Christmas eve, as celebrated on the stage of the George Street Playhouse, is a dark, brooding and volatile affair as created by the Dublin born dramatist, Conor McPherson. The Seafarer, which made its Broadway debut last year, is a play of extraordinary grit, governed by crisp, flinty dialogue and distinctively acted. At the opening night performance George Street artistic director David Saint praised McPherson as the preeminent successor to Sean O'Casey as Ireland's most important theatrical voice.

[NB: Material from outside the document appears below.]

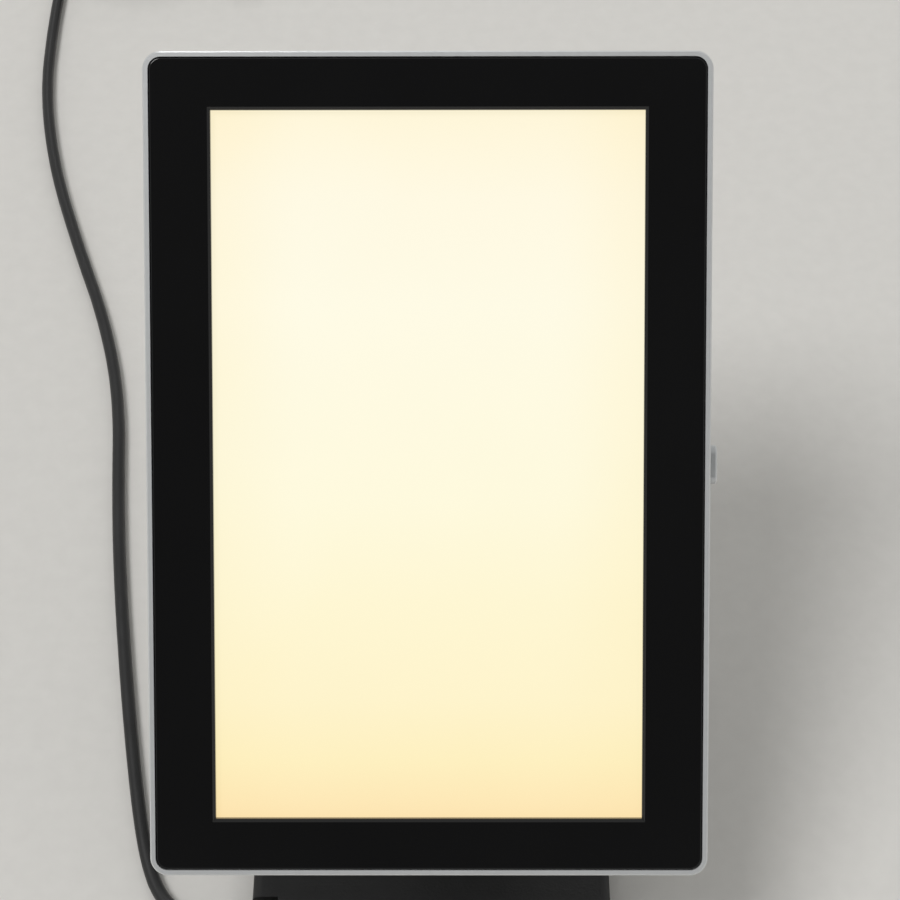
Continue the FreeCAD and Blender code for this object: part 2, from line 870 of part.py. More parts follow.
def make_power_button():
    """A long rounded button: cap, the lip that keeps it in, and the stem that works the switch."""
    body = new_body("power_button", pose(0, 0, 0, frame=PANEL))
    lip_front = inner_half_width - size.button_gap
    lip_back = lip_front - size.button_lip_depth
    cap = rectangle(0, size.button_level, size.button_length, size.button_width)
    pad(body, "YZ_Plane", lip_front, half_width + size.button_proud - lip_front, cap)

    def long_edge(edge):
        return edge.BoundBox.XLength > size.button_travel.value

    soften(body, "Fillet", size.button_width / 2 - size.button_flat / 2, long_edge)
    outer_x = half_width.value + size.button_proud.value
    soften(body, "Fillet", size.button_round, lambda edge: near(edge.BoundBox.XMin, outer_x))
    long, wide = size.button_length + 2 * size.button_lip, size.button_width + 2 * size.button_lip
    pad(body, "YZ_Plane", lip_back, size.button_lip_depth, rectangle(0, size.button_level, long, wide))
    pad(body, "YZ_Plane", stem_end(), lip_back - stem_end(), Disc(0, size.button_level, size.stem_radius))


def make_button_guide():
    """The bezel in the tray's wall that the button slides in."""
    body = new_body("button_guide", pose(0, 0, 0, frame=PANEL))
    open_length = size.button_length + 2 * size.button_gap
    open_width = size.button_width + 2 * size.button_gap
    opening = rectangle(0, size.button_level, open_length, open_width)
    border = 2 * size.guide_wall
    sleeve = rectangle(0, size.button_level, open_length + border, open_width + border)
    pad(body, "YZ_Plane", inner_half_width, size.rim, sleeve, opening)
    border = 2 * size.guide_border
    flange = rectangle(0, size.button_level, open_length + border, open_width + border)
    pad(body, "YZ_Plane", half_width, size.guide_flange, flange, opening)

    def corners_at(length, width):
        def chosen(edge):
            box, place = edge.BoundBox, edge.CenterOfMass
            along = box.YLength < 0.01 and box.ZLength < 0.01
            beside = near(abs(place.y), length.value / 2)
            return along and beside and near(abs(place.z - size.button_level.value), width.value / 2)

        return chosen

    rounding = size.button_width / 2 - size.button_flat / 2 + size.button_gap
    soften(body, "Fillet", rounding, corners_at(open_length, open_width))
    soften(body, "Fillet", size.guide_corner, corners_at(open_length + border, open_width + border))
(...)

The play is set in Dublin's Baldoyle coastal district in the grimy home of brothers Sharky (David Adkins) and Richard.(David Schramm). Sharky, who is on the wagon (or "on the dry" in the playwright's words) is a sometimes fisherman and chauffeur who impulsively beat a man to death in a brawl. He now attends to Richard, his booze soaked older brother who lost his sight after falling into a dumpster in search of some discarded rolls of wallpaper.

Spending most of the holiday in search of his eyeglasses is sidekick Ivan (William Hill), a former night porter and another habitual sot who stumbles through the play with great comic relish. Gathering for a game of poker they are joined by Nicky (acted with slick swagger by Matthew Boston) and the ominous Mr. Lockhart (Robert Cucciolii), a sullen and sinister image of the Devil incarnate.

The liquor, or "holy water," flows generously. No one sops it up as well as Richard, which Schramm plays with alcoholic grandeur and bellowing bluster. The plays rollicking dark humor is tempered by the visitation of Lockhart who appears to harbor some dark secrets of the past including Ivan's involvement in a fatal hotel blaze.

Cuccioli, who was Broadway's Jekyll and Hyde and boasts a rich legacy of Shakespearean villains and heroes, offers a chilly account of the ominous doctor of doom and foreboding. Adkins defines despair and defeat with the sullen soulfulness of a born loser.

Anders Cato has staged the play with a governing accent on the crudely rhythmic pub chatter and a fierce physical thrust that dominates the action. The set as created by R. Michael Miller is an ill kept home in dire need of a housekeeper and only the Lord knows what is crawling about on that sofa.